Ce numéro spécial de French Historical Studies, consacré à l'histoire de la mode en France, témoigne de l'intérêt croissant porté par les historiens au rôle économique, social, culturel et politique joué par la mode dans l'histoire de France. Malgré un premier intérêt académique porté à l'histoire du costume en France au dix-neuvième siècle, l'emprise de l'étude des vêtements et accessoires par les musées au début du vingtième siècle crée un schisme entre musées et universités qui délégitime l'histoire de la mode au sein de ces dernières en France. La mode n'était pas considérée comme un sujet d'étude « assez digne » pour être l'objet de recherches et de travaux académiques.
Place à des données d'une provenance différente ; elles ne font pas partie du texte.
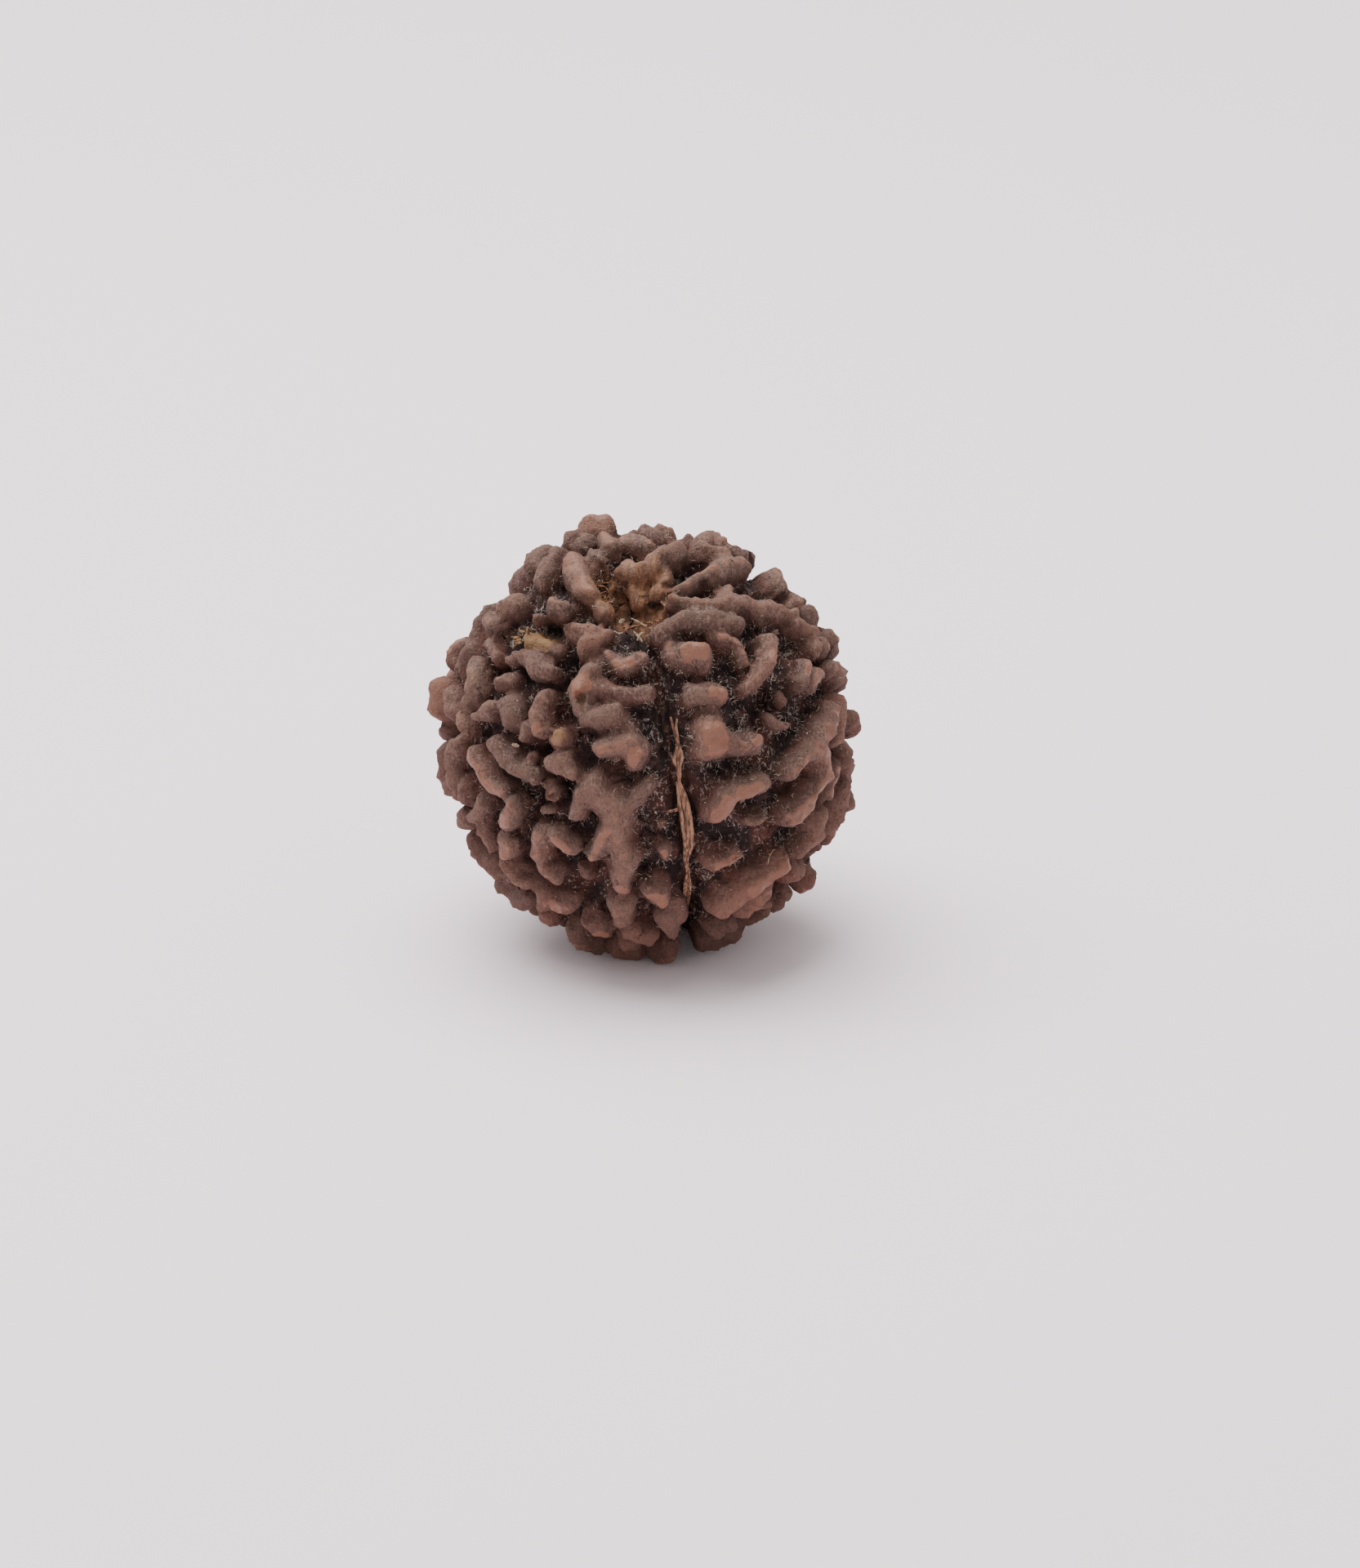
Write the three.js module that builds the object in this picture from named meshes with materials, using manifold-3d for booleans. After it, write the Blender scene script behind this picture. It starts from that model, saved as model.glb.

A la fin des années 1980, la publication de l'ouvrage Paris Fashion : A Cultural History (1989) de Valerie Steele aux Etats-Unis pose la première pierre de la création de la discipline des fashion studies1. A la même époque, en France, le tournant de l'histoire culturelle incite deux historiens, Daniel Roche et Philippe Perrot2, à s'intéresser à la mode sous l'angle de l'histoire sociale des représentations3. Leurs initiatives ne sont pas réellement suivies d'effet, puisque si la mode intéresse ensuite les sociologues tels que Gilles Lipovetsky ainsi que les sémiologues et théoriciens dans la lignée des travaux de Roland Barthes et de Pierre Bourdieu4, elle ne suscite pas de réel intérêt de la part des historiens. En dépit de son histoire séculaire et l'importance de ses archives tant privées que publiques, la mode française peine à se faire reconnaître comme un sujet académique suffisamment « sérieux » pour faire l'objet de travaux historiques et se constituer en une discipline en France.
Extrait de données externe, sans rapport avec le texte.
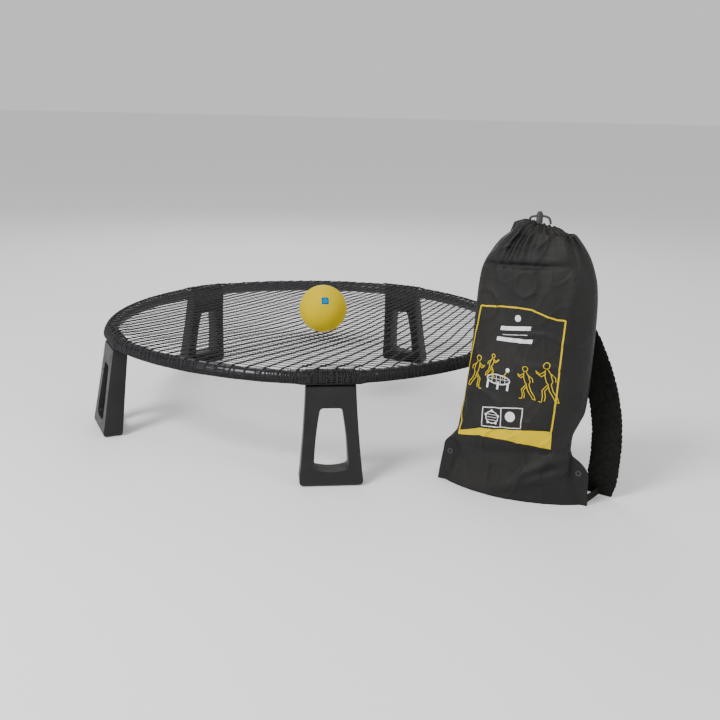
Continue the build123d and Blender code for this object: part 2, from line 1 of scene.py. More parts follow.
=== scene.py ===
"""The looks of a roundnet set: its net, rim, legs, ball and carry bag, on a pale floor.

Everything is in metres in the row frame.  Places come from the frame: the ring from its
leg hinges, the ball from its shell and the bag from its two eyelets.
"""
import json
import math

import bmesh
import bpy
from mathutils import Matrix, Vector, noise


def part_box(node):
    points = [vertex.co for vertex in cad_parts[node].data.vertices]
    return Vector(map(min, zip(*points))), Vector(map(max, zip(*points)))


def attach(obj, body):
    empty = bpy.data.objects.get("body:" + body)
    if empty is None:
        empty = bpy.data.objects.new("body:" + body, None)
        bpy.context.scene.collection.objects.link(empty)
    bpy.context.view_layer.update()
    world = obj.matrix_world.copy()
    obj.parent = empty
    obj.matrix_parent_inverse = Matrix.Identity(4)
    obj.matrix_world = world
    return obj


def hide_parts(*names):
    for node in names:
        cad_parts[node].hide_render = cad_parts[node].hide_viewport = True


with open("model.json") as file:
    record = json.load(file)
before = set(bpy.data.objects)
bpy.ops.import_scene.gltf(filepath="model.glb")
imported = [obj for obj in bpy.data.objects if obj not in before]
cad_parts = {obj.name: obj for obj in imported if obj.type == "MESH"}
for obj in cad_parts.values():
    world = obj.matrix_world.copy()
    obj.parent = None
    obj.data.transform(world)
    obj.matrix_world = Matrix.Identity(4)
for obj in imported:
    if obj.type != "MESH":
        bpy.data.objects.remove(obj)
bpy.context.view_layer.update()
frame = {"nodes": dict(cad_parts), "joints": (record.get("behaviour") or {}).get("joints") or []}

MM = 0.001
UP = Vector((0, 0, 1))

# ---- places from the frame ----------------------------------------------------------
FOLDS = [j for j in frame["joints"] if j["name"].endswith("_fold")]
LEG_COUNT = len(FOLDS)
HINGES = [Vector(j["pos_m"]) for j in FOLDS]
RING = sum(HINGES, Vector()) / LEG_COUNT
RIM_Z = RING.z
OUT = [Vector((h.x - RING.x, h.y - RING.y)).normalized() for h in HINGES]
ALONG = [Vector((-out.y, out.x)) for out in OUT]
STATION_R = (HINGES[0] - RING).length
BALL_LOW, BALL_HIGH = (Vector(corner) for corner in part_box("ball_shell"))
BALL = (BALL_LOW + BALL_HIGH) / 2
BALL_R = (BALL_HIGH.z - BALL_LOW.z) / 2


def middle(node):
    low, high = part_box(node)
    return (Vector(low) + Vector(high)) / 2


EYELET_LEFT = middle("bag_eyelet_left")
EYELET_RIGHT = middle("bag_eyelet_right")
BAG = (EYELET_LEFT + EYELET_RIGHT) / 2
BAG.z = 0
BAG_X = (EYELET_RIGHT - EYELET_LEFT).normalized()
BAG_Y = UP.cross(BAG_X)
NECK_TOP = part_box("bag_neck_hem")[1][2]

# ---- sizes of the rim and net ---------------------------------------------------------
TUBE_R = 12.5 * MM
SLEEVE_R = 15.05 * MM
STATION_HALF = 51 * MM       # straight stretch of rim at a leg, to each side of its middle
BEND_R = 100 * MM            # and the bends at its ends
SADDLE_START = 49 * MM       # distance from a leg's middle where the net leaves the sleeve
SADDLE_END = 66 * MM         # and where it lies on the tube
MID_ARC_R = STATION_R - 3.5 * MM
HALF_SECTOR = math.pi / LEG_COUNT
BEND_OUT = STATION_R - BEND_R
BEND_REACH = STATION_HALF * math.sin(HALF_SECTOR) + BEND_OUT * math.cos(HALF_SECTOR)
ARC_R = (STATION_HALF ** 2 + BEND_OUT ** 2 - 2 * MID_ARC_R * BEND_REACH + MID_ARC_R ** 2 - BEND_R ** 2) / (
    2 * (MID_ARC_R - BEND_REACH - BEND_R)
)
BEND_TURN = math.atan2(
    STATION_HALF - (MID_ARC_R - ARC_R) * math.sin(HALF_SECTOR),
    BEND_OUT - (MID_ARC_R - ARC_R) * math.cos(HALF_SECTOR),
)
CHAIN_R = 1.35 * MM
THREAD_R = 0.9 * MM
CHAIN_STEP = 23.4 * MM       # between chains, along X through the ring's middle
ROW_STEP = 17.6 * MM         # between rows, along Y through the ring's middle
CHAIN_SAMPLES = 3
NET_EDGE = math.radians(-25)  # how far round the tube the net reaches, from level
HEM_TURN = math.radians(-33)
HEM_R = 1.8 * MM
SMOOTH_MIDDLE = 255.5        # degrees round the ring, counted from its right side
SMOOTH_HALF = 9.0
SAG_SHAPE = 1.2
NET_SPAN = 0.52              # plan radius within which the net's lines are sampled
ROW_SLOPE = 0.36             # a row's run forwards for each metre to the right
ROW_CURVE = 0.27             # and its curve back
KNOT_SHARE = 1.75            # a chain's radius at a knot, and between knots
CHAIN_SHARE = 0.85
EDGE_ZONE = 20 * MM          # lines that end this near the rim are carried on to the edge
EDGE_STEP = 0.5 * MM
EDGE_STEPS = 60
GATHERS = 560                # strands gathered round the tube, and the parts of each
GATHER_PARTS = 10
GATHER_ROWS = ((0, 52), (2, 17), (3, 2), (4, -14))  # noise seed, degrees up from level
GATHER_ROW_PARTS = 420
HEM_PARTS = 900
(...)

Pendant ce temps, les fashion studies se développent en Grande-Bretagne, marquées par des travaux interdisciplinaires et inter-institutionnels, menés entre universités et musées et ancrés principalement dans la Social History5. On constate la même dynamique aux Etats-Unis où les fashion studies étendent leur champ d'étude à l'intersection des new cultural studies, des gender studies et des women's studies, mais aussi de la business history ; et en conjuguant des approches culturelles, visuelles et matérielles6. En France, il faut attendre le milieu des années 2000 pour que la mode (re)devienne « à la mode » grâce à une nouvelle génération de chercheurs, essayant de définir des méthodologies et approches afin de faire entrer l'histoire culturelle, sociale, et matérielle de la mode à l'université et d'encourager les collaborations avec les musées et archives privées7.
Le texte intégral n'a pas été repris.